Насколько возможно такое… Может быть, должны появиться какие-то новые имена, личности, которые прошли такой особый жизненный путь, что к ним будет доверие со стороны разных групп людей. Доверие сейчас трудно получить, потому что все находится под сомнением. Ты написал что-то, а может, ты врешь, фотографии свои подделал и все остальное. Кругом все фейковое, и мне кажется, многим людям не хочется даже во что-то вникать и на что-то смотреть, потому что заранее есть мысль о том, что все кругом вообще фальшь. Если бы появился, условно скажем, человек, про которого было бы понятно, что он не фейк, что он прошел в жизни своей что-то такое, что ему дает право говорить во всеуслышание, тогда это, может быть, как-то объединило бы.
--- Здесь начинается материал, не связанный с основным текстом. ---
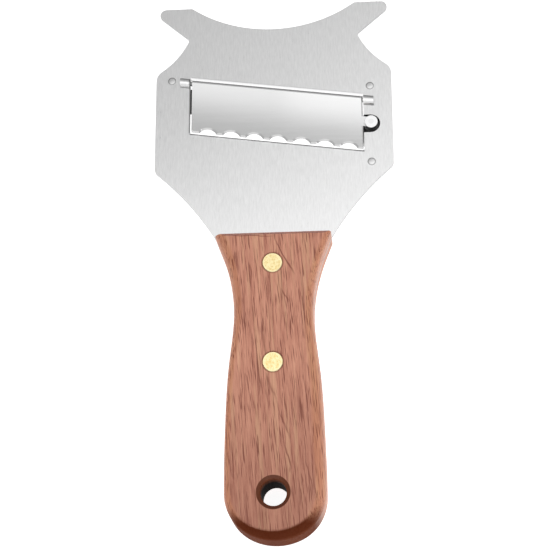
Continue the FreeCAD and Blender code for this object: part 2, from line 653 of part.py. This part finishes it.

И я тут немножко верю в то, что это от Бога. Эти слова затерты, но если человек избран для какой-то роли, то тогда с ним может что-то произойти, какой-то слом. Как Солженицын: он же был советский человек, попал в лагерь с фронта за вольную переписку о Сталине. Там, как он сам признается, вел себя не всегда безупречно. Тем не менее вдруг что-то произошло с ним, не знаю, как назвать это, внутреннее событие, которое, может быть, не только изнутри его шло, но и извне, со стороны высших сил. И он смог сыграть роль литературную и общественную.